Stueckelberg breaking of Weyl conformal geometry and applications to gravity

Weyl conformal geometry may play a role in early cosmology where effective theory at short distances becomes conformal. Weyl conformal geometry also has a built-in geometric Stueckelberg mechanism: it is broken spontaneously to Riemannian geometry after a particular Weyl gauge transformation (of gauge fixing) while the Stueckelberg mechanism rearranges the degrees of freedom, conserving their number (n(df)). The Weyl gauge field (omega(mu)) of local scale transformations acquires a mass after absorbing a compensator (dilaton), decouples, and Weyl connection becomes Riemannian. Mass generation has thus a dynamic origin, corresponding to a transition from Weyl to Riemannian geometry. In applications, we show that a gauge fixing symmetry transformation of the original Weyl's quadratic gravity action immediately gives the Einstein-Proca action for the Weyl gauge field and a positive cosmological constant, plus matter action (if present). As a result, the Planck scale is an emergent scale, where Weyl gauge symmetry is spontaneously broken and Einstein action is a broken phase of Weyl action. This is in contrast to local scale invariant models (no gauging) where a negative kinetic term (ghost dilaton) remains present and n(df) is not conserved when this symmetry is broken. The mass of omega(mu), setting the nonmetricity scale, can be much smaller than M-Planck, for ultraweak values of the coupling (q), with implications for phenomenology.

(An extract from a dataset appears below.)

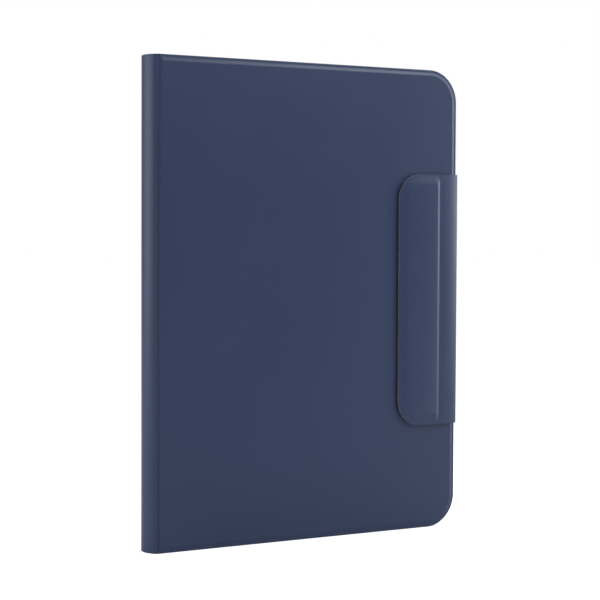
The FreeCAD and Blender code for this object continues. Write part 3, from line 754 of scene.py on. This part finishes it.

If matter is present, a positive contribution to the Planck scale from a scalar field (phi(1)) VEV(vacuum expectation value) induces a negative (mass)(2) term for phi(1) and spontaneous breaking of the symmetry under which it is charged. These results are immediate when using Weyl-covariant (invariant) scalar (tensor) curvatures, respectively, instead of their Riemannian form. Briefly, Weyl gauge symmetry is physically relevant and its role in high scale physics should be reconsidered.